Your goal → Set down exactly the lines in the records below that run from the line with "Write part 2" to the line with "to the margin.", inclusive, and nothing more.

# # # #

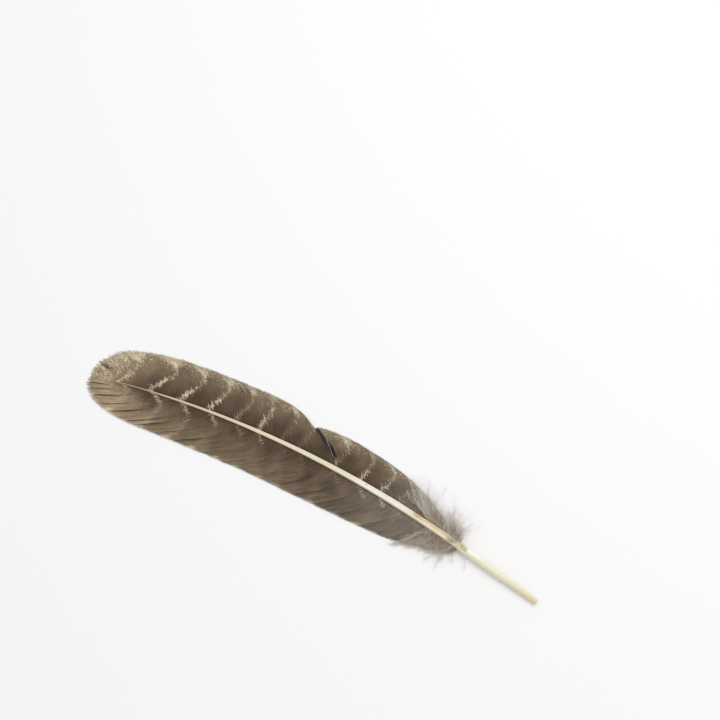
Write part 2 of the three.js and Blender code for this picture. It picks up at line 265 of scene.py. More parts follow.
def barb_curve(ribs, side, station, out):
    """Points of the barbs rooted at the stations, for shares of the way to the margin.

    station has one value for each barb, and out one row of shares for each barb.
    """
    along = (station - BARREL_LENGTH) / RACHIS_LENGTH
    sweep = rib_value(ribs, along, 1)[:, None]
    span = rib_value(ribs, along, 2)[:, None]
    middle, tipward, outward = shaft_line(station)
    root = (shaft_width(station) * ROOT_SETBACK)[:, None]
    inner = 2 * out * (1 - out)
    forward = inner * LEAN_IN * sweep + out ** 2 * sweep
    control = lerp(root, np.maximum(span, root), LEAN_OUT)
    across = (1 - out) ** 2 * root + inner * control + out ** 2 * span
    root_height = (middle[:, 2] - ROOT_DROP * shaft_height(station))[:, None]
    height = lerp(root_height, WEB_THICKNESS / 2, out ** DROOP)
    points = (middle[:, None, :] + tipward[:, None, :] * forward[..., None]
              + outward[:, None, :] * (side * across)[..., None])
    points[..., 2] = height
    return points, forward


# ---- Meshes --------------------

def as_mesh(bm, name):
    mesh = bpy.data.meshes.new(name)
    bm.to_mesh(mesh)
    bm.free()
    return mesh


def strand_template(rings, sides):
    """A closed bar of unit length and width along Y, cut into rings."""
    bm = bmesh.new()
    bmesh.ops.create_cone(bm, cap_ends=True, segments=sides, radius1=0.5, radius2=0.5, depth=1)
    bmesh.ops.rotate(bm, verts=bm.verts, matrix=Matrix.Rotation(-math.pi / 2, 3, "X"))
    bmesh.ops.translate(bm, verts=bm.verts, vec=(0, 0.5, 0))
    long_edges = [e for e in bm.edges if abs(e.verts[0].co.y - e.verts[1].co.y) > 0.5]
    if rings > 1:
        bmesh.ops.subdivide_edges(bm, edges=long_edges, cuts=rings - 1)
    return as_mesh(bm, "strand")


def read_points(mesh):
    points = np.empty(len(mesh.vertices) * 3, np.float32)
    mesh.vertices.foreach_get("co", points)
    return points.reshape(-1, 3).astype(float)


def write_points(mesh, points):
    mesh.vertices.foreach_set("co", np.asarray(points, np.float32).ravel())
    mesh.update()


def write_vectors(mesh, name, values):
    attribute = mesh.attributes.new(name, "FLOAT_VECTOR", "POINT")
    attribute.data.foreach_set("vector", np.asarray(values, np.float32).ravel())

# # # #

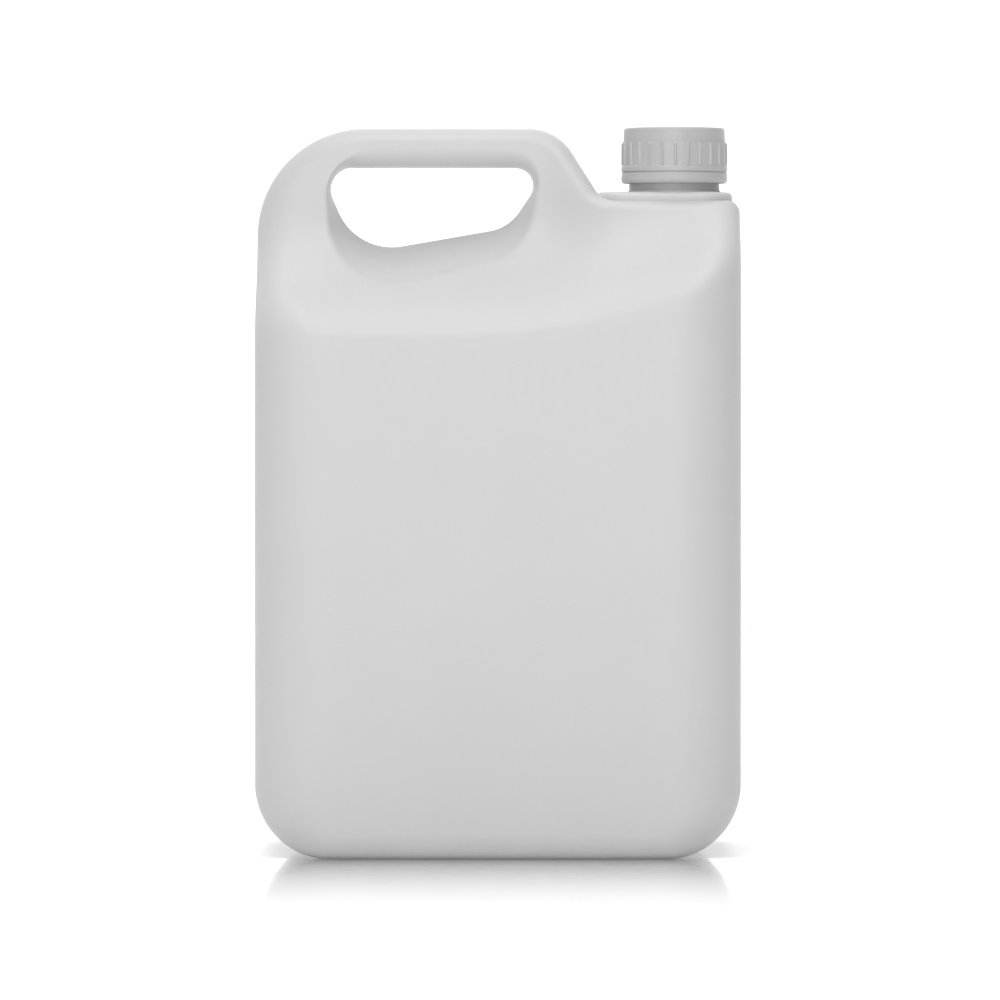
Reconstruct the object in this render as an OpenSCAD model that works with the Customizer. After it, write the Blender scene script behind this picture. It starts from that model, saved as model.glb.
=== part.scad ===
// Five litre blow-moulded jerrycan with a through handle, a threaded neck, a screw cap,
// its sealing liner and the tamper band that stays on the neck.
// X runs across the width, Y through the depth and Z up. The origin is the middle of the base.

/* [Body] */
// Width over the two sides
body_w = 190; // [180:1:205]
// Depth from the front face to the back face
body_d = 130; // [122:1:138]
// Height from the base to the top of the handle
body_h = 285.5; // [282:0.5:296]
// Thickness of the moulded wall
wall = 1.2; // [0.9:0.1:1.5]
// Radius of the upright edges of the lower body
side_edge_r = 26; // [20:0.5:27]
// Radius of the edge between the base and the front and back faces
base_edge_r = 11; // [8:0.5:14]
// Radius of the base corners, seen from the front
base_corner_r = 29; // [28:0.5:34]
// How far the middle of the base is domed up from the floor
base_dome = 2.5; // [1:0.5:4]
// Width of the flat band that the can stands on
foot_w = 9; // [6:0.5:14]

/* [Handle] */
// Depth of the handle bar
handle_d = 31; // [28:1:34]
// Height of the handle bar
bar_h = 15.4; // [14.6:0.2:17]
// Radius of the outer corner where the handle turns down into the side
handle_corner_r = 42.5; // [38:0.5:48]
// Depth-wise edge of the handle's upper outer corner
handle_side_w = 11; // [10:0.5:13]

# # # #

Answer for the task →
Write part 2 of the three.js and Blender code for this picture. It picks up at line 265 of scene.py. More parts follow.
def barb_curve(ribs, side, station, out):
    """Points of the barbs rooted at the stations, for shares of the way to the margin.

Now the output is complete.